TASK OBJECTIVE:
Reproduce every entry exactly as shown.

EXERCISE INPUT:
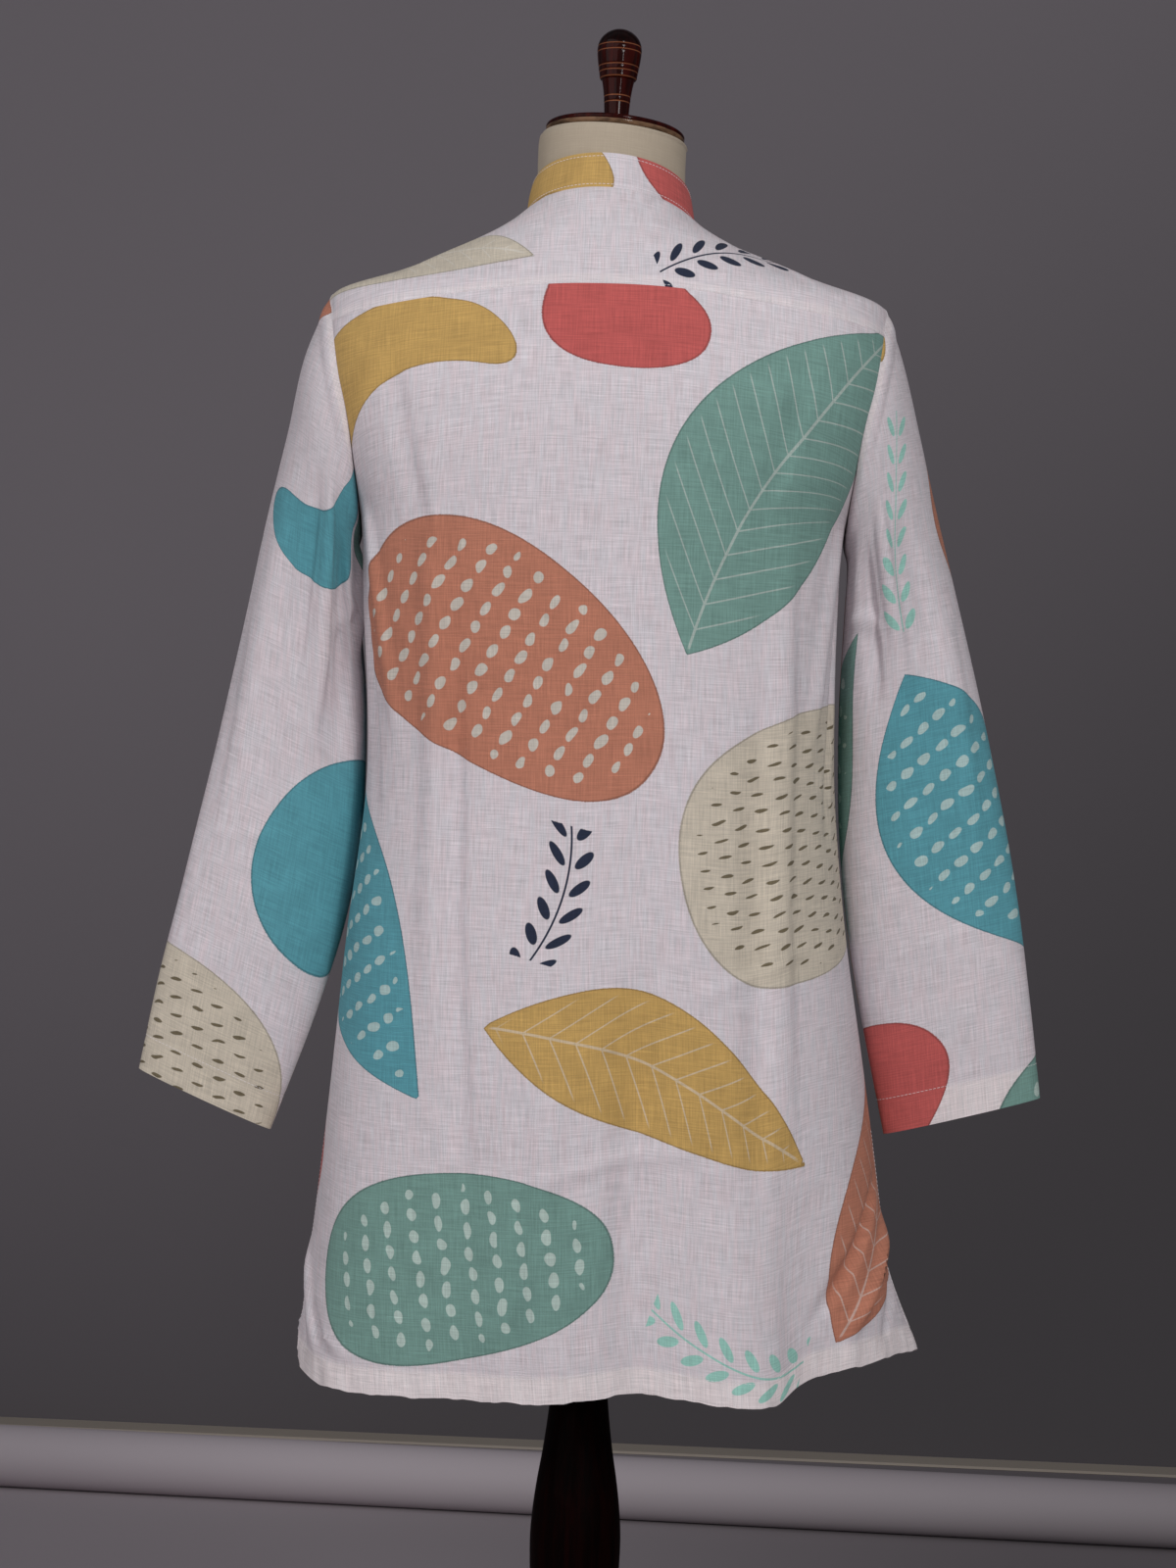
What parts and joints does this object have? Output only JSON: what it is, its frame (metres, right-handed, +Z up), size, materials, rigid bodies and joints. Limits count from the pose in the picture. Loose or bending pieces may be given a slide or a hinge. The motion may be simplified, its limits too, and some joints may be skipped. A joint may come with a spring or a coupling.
{
  "type": "kurta on a dress form",
  "caption": "Long-sleeved linen kurta with a stand-up collar and side slits, worn by a limbless dress form on a turned wooden stand.",
  "frame": {"origin": "centre of the underside of the stand's round base", "axes": "+Z up, the garment's back faces +Y and its front -Y, the wearer's left is +X"},
  "size_m": [0.705, 0.36, 1.6053],
  "materials": {
    "linen": "open plain-weave linen, printed",
    "button": "soft gloss",
    "form_cover": "plain beige cover cloth",
    "wood": "dark red-brown gloss varnish"
  },
  "bodies": {
    "root": {"back": "linen", "front": "linen", "yoke": "linen", "sleeve_left": "linen", "sleeve_right": "linen", "collar": "linen", "placket": "linen", "button_1": "button", "button_2": "button", "button_3": "button", "button_4": "button", "form_torso": "form_cover", "neck_cap": "wood", "finial": "wood", "stand_column": "wood", "stand_base": "wood"}
  },
  "joints": []
}
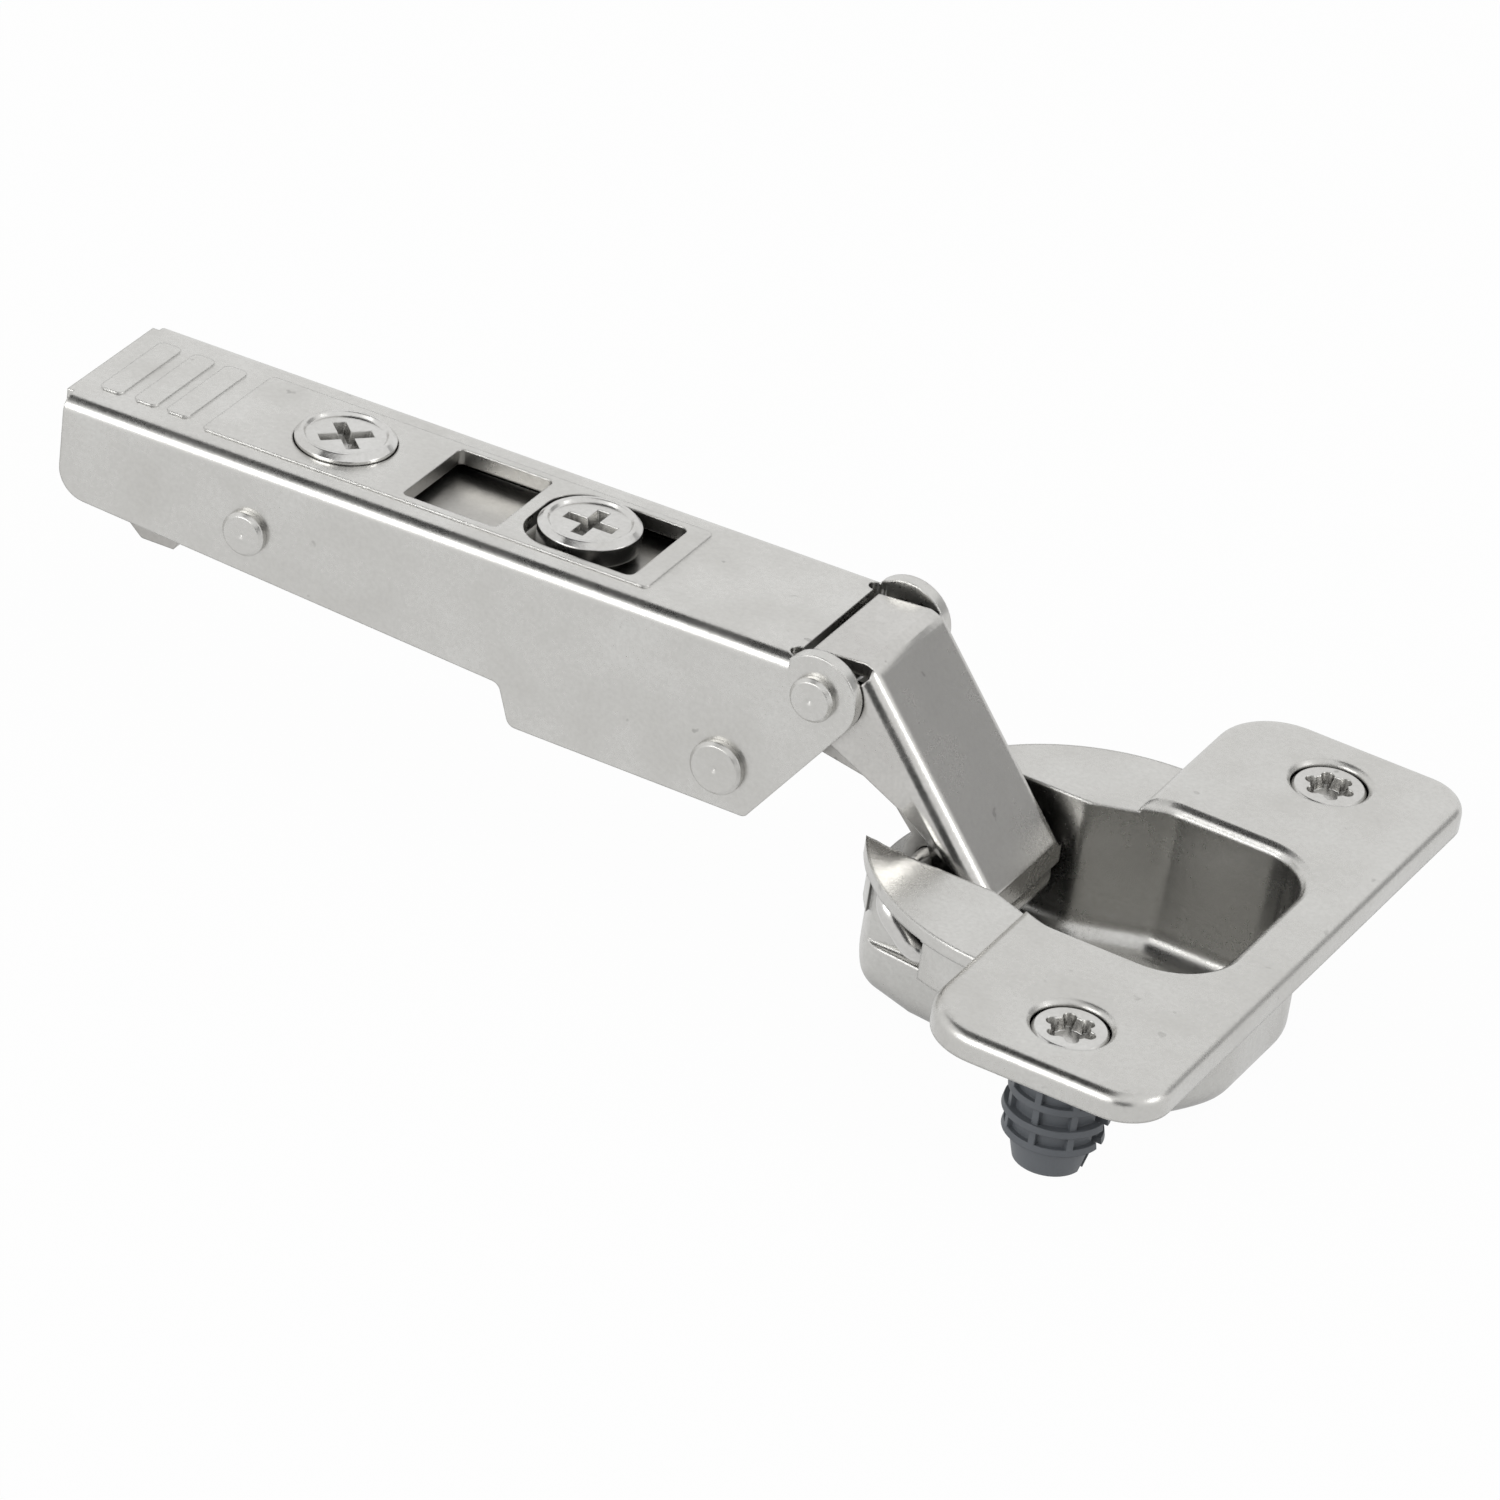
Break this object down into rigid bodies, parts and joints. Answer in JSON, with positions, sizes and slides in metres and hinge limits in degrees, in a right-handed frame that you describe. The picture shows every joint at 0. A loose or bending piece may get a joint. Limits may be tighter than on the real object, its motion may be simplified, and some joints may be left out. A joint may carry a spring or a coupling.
{
  "type": "concealed cup hinge",
  "caption": "Concealed cabinet door hinge: long folded steel arm, two links, drawn cup with screw-and-dowel wings, adjusting screws and clip lever, shown wide open.",
  "frame": {"origin": "on the cup's axis at the plane where the wings seat on the door", "axes": "+Z out of the cup's mouth, +X away from the arm towards the wings' free edge, +Y along the hinge axes"},
  "size_m": [0.111, 0.0586, 0.0267],
  "materials": {
    "nickel_steel": "satin nickel plating",
    "inner_steel": "satin nickel plating",
    "rivet_steel": "satin nickel plating",
    "screw_steel": "bright nickel plating",
    "spring_steel": "bright spring steel",
    "dowel_plastic": "moulded dark grey plastic"
  },
  "bodies": {
    "cup_body": {"cup": "nickel_steel", "axle_wire": "spring_steel", "dowel_near": "dowel_plastic", "dowel_far": "dowel_plastic", "fixing_screw_near": "screw_steel", "fixing_screw_far": "screw_steel"},
    "outer_link_body": {"outer_link": "nickel_steel"},
    "inner_link_body": {"inner_link": "inner_steel"},
    "arm_body": {"hinge_arm": "nickel_steel", "front_rivet": "rivet_steel", "lower_rivet": "rivet_steel", "rear_rivet": "rivet_steel", "closing_spring": "spring_steel", "lever_spring": "spring_steel"},
    "lever_body": {"clip_lever": "inner_steel"},
    "block_body": {"depth_block": "inner_steel"},
    "plate_body": {"inner_plate": "inner_steel"},
    "depth_screw_body": {"depth_screw": "screw_steel"},
    "side_screw_body": {"side_screw": "screw_steel"}
  },
  "joints": [
    {"name": "door_swing", "type": "hinge", "parent": "cup_body", "child": "outer_link_body", "pos_m": [-0.0082, 0, -0.0048], "axis": [0, 1, 0], "range_deg": [0, 105.6]},
    {"name": "arm_turn", "type": "hinge", "parent": "outer_link_body", "child": "arm_body", "pos_m": [-0.0222, 0, 0.0113], "axis": [0, 1, 0], "range_deg": [-13.2, 0]},
    {"name": "inner_link_turn", "type": "hinge", "parent": "cup_body", "child": "inner_link_body", "pos_m": [-0.012, 0, -0.0011], "axis": [0, 1, 0], "range_deg": [0, 128.66]},
    {"name": "clip_release", "type": "hinge", "parent": "arm_body", "child": "lever_body", "pos_m": [-0.07311, 0, 0.00571], "axis": [0, 1, 0], "range_deg": [0, 5.5], "deforming": ["lever_spring"]},
    {"name": "depth_turn", "type": "hinge", "parent": "arm_body", "child": "depth_screw_body", "pos_m": [-0.06936, 0, 0.00932], "axis": [-0.0419, 0, 0.9991], "range_deg": [-40, 180]},
    {"name": "depth_slide", "type": "slide", "parent": "arm_body", "child": "block_body", "axis": [0.9991, 0, 0.0419], "range_m": [-0.0004, 0.0018]},
    {"name": "side_tilt", "type": "hinge", "parent": "block_body", "child": "plate_body", "pos_m": [-0.06933, 0, 0.00857], "axis": [0, 1, 0], "range_deg": [-1.1, 2.2]},
    {"name": "side_turn", "type": "hinge", "parent": "plate_body", "child": "side_screw_body", "pos_m": [-0.04698, 0, 0.01026], "axis": [-0.0419, 0, 0.9991], "range_deg": [-180, 360]}
  ],
  "couplings": [
    {"joint": "arm_turn", "follows": "door_swing", "ratio": -0.125},
    {"joint": "inner_link_turn", "follows": "door_swing", "ratio": 1.2184},
    {"joint": "depth_turn", "follows": "depth_slide", "rad_per_m": 1745.3},
    {"joint": "side_turn", "follows": "side_tilt", "ratio": 163.64}
  ]
}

RESULT OF THIS TASK:
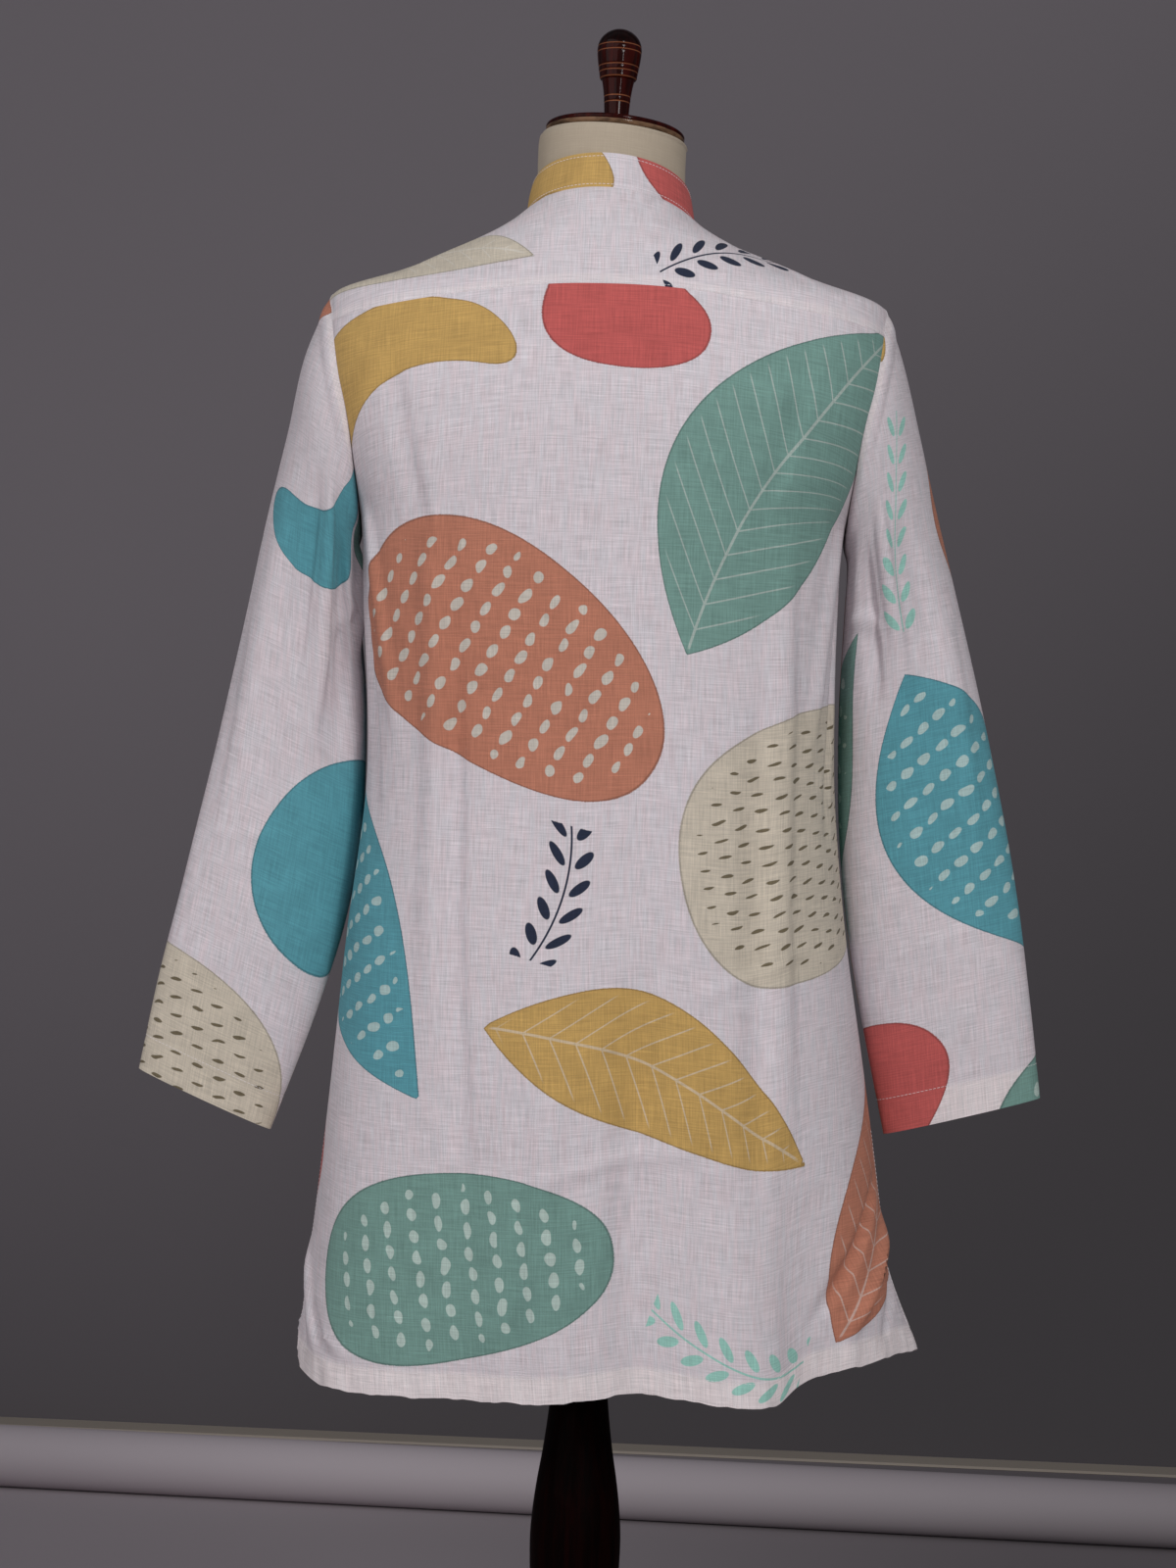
What parts and joints does this object have? Output only JSON: what it is, its frame (metres, right-handed, +Z up), size, materials, rigid bodies and joints. Limits count from the pose in the picture. Loose or bending pieces may be given a slide or a hinge. The motion may be simplified, its limits too, and some joints may be skipped. A joint may come with a spring or a coupling.
{
  "type": "kurta on a dress form",
  "caption": "Long-sleeved linen kurta with a stand-up collar and side slits, worn by a limbless dress form on a turned wooden stand.",
  "frame": {"origin": "centre of the underside of the stand's round base", "axes": "+Z up, the garment's back faces +Y and its front -Y, the wearer's left is +X"},
  "size_m": [0.705, 0.36, 1.6053],
  "materials": {
    "linen": "open plain-weave linen, printed",
    "button": "soft gloss",
    "form_cover": "plain beige cover cloth",
    "wood": "dark red-brown gloss varnish"
  },
  "bodies": {
    "root": {"back": "linen", "front": "linen", "yoke": "linen", "sleeve_left": "linen", "sleeve_right": "linen", "collar": "linen", "placket": "linen", "button_1": "button", "button_2": "button", "button_3": "button", "button_4": "button", "form_torso": "form_cover", "neck_cap": "wood", "finial": "wood", "stand_column": "wood", "stand_base": "wood"}
  },
  "joints": []
}
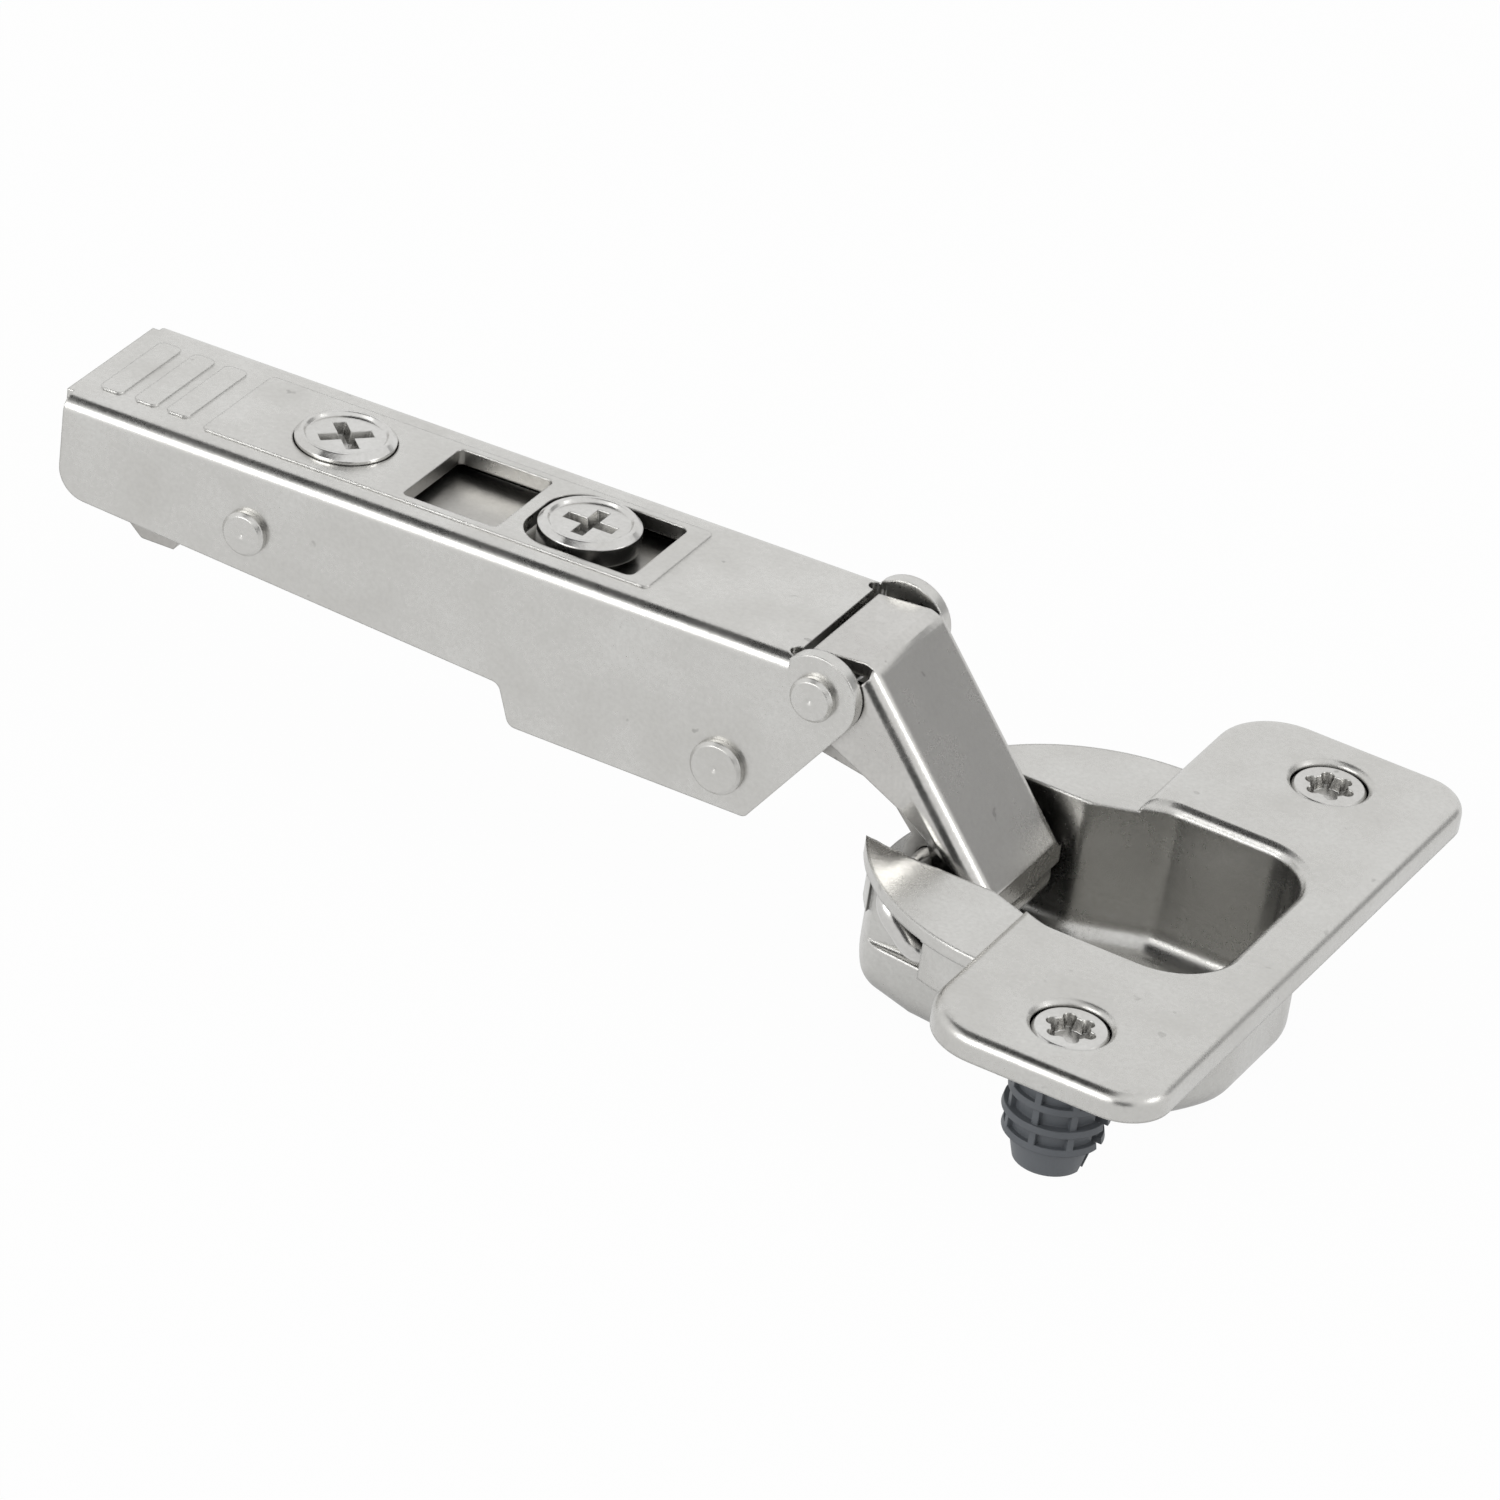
Break this object down into rigid bodies, parts and joints. Answer in JSON, with positions, sizes and slides in metres and hinge limits in degrees, in a right-handed frame that you describe. The picture shows every joint at 0. A loose or bending piece may get a joint. Limits may be tighter than on the real object, its motion may be simplified, and some joints may be left out. A joint may carry a spring or a coupling.
{
  "type": "concealed cup hinge",
  "caption": "Concealed cabinet door hinge: long folded steel arm, two links, drawn cup with screw-and-dowel wings, adjusting screws and clip lever, shown wide open.",
  "frame": {"origin": "on the cup's axis at the plane where the wings seat on the door", "axes": "+Z out of the cup's mouth, +X away from the arm towards the wings' free edge, +Y along the hinge axes"},
  "size_m": [0.111, 0.0586, 0.0267],
  "materials": {
    "nickel_steel": "satin nickel plating",
    "inner_steel": "satin nickel plating",
    "rivet_steel": "satin nickel plating",
    "screw_steel": "bright nickel plating",
    "spring_steel": "bright spring steel",
    "dowel_plastic": "moulded dark grey plastic"
  },
  "bodies": {
    "cup_body": {"cup": "nickel_steel", "axle_wire": "spring_steel", "dowel_near": "dowel_plastic", "dowel_far": "dowel_plastic", "fixing_screw_near": "screw_steel", "fixing_screw_far": "screw_steel"},
    "outer_link_body": {"outer_link": "nickel_steel"},
    "inner_link_body": {"inner_link": "inner_steel"},
    "arm_body": {"hinge_arm": "nickel_steel", "front_rivet": "rivet_steel", "lower_rivet": "rivet_steel", "rear_rivet": "rivet_steel", "closing_spring": "spring_steel", "lever_spring": "spring_steel"},
    "lever_body": {"clip_lever": "inner_steel"},
    "block_body": {"depth_block": "inner_steel"},
    "plate_body": {"inner_plate": "inner_steel"},
    "depth_screw_body": {"depth_screw": "screw_steel"},
    "side_screw_body": {"side_screw": "screw_steel"}
  },
  "joints": [
    {"name": "door_swing", "type": "hinge", "parent": "cup_body", "child": "outer_link_body", "pos_m": [-0.0082, 0, -0.0048], "axis": [0, 1, 0], "range_deg": [0, 105.6]},
    {"name": "arm_turn", "type": "hinge", "parent": "outer_link_body", "child": "arm_body", "pos_m": [-0.0222, 0, 0.0113], "axis": [0, 1, 0], "range_deg": [-13.2, 0]},
    {"name": "inner_link_turn", "type": "hinge", "parent": "cup_body", "child": "inner_link_body", "pos_m": [-0.012, 0, -0.0011], "axis": [0, 1, 0], "range_deg": [0, 128.66]},
    {"name": "clip_release", "type": "hinge", "parent": "arm_body", "child": "lever_body", "pos_m": [-0.07311, 0, 0.00571], "axis": [0, 1, 0], "range_deg": [0, 5.5], "deforming": ["lever_spring"]},
    {"name": "depth_turn", "type": "hinge", "parent": "arm_body", "child": "depth_screw_body", "pos_m": [-0.06936, 0, 0.00932], "axis": [-0.0419, 0, 0.9991], "range_deg": [-40, 180]},
    {"name": "depth_slide", "type": "slide", "parent": "arm_body", "child": "block_body", "axis": [0.9991, 0, 0.0419], "range_m": [-0.0004, 0.0018]},
    {"name": "side_tilt", "type": "hinge", "parent": "block_body", "child": "plate_body", "pos_m": [-0.06933, 0, 0.00857], "axis": [0, 1, 0], "range_deg": [-1.1, 2.2]},
    {"name": "side_turn", "type": "hinge", "parent": "plate_body", "child": "side_screw_body", "pos_m": [-0.04698, 0, 0.01026], "axis": [-0.0419, 0, 0.9991], "range_deg": [-180, 360]}
  ],
  "couplings": [
    {"joint": "arm_turn", "follows": "door_swing", "ratio": -0.125},
    {"joint": "inner_link_turn", "follows": "door_swing", "ratio": 1.2184},
    {"joint": "depth_turn", "follows": "depth_slide", "rad_per_m": 1745.3},
    {"joint": "side_turn", "follows": "side_tilt", "ratio": 163.64}
  ]
}